NCAA Basketball: Syracuse at Georgetown Art Pittman-USA TODAY Sports

All of which is a microcosm of the bigger, overarching problem. There are far more egregious calls being made on a nightly basis. Seriously, it’s been how many years and officials still don’t have a good understanding of what is a charge and what is a block in college hoops? It’s maddening because if college hoops is supposed to serve as a breeding ground for any future professional players, then refs are failing them.

Should someone like Chukwu make the same block attempt at the next level, you know what would have happened next? That play would have continued with someone scooping up the loose ball. In the NBA, more often than not, a foul is more than when contact happens. Rightfully so, too.

These bogus calls in college are hurting any potential progress players could make, especially the big men. We all wonder why the game of basketball has changed from being played in the paint to being played about 20 feet from the rim, well I question if a small part of it has to do with playing in the paint means you’re battling an opponent and the refs.
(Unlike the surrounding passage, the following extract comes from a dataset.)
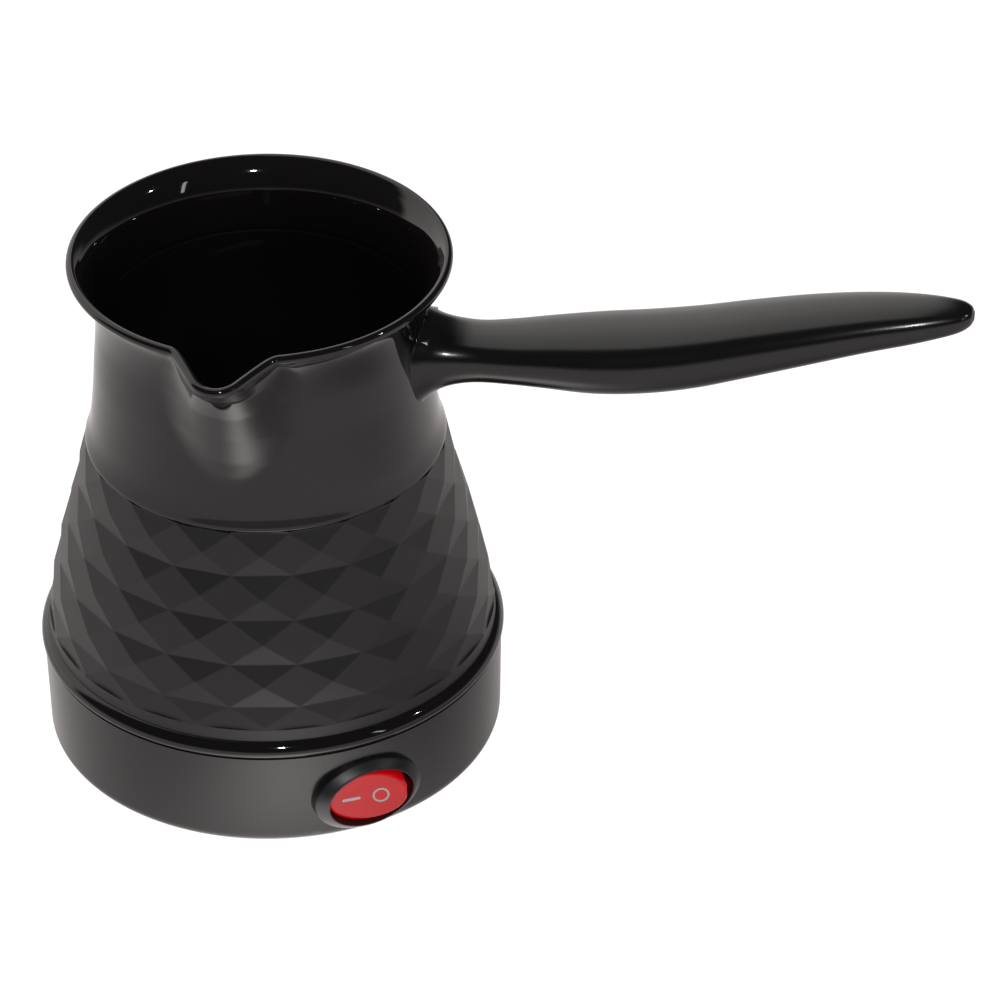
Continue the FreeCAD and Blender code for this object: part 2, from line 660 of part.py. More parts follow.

NCAA Basketball: Virginia at Syracuse Rich Barnes-USA TODAY Sports

And as fans of the game, when play is stopped every time someone on offense is touched by someone on defense, the entertainment value decreases. It’s one thing if your favorite team keeps jacking up stupid 30-footers, or if the other guys are just running your guys out of the gym. That’s tough to watch, but that stuff just happens. It’s something else entirely, however, when a jumper in the lane is met with a whistle because a defender tried to stop it. That’s when basketball becomes something worse, something unrecognizable.

It’s all a trend that is not going away. Sadly. I’d love to have the cure-all, but what’s that other tired expression? The toothpaste is out of the tube? That’s it. But hey, at least the refs are consistent about it all, so we have that going for us. Which is nice.

Personally, though, this killing of the game is going to be the death of me. And trust me, I’d rather be doing anything else than watching it... in this form, anyway.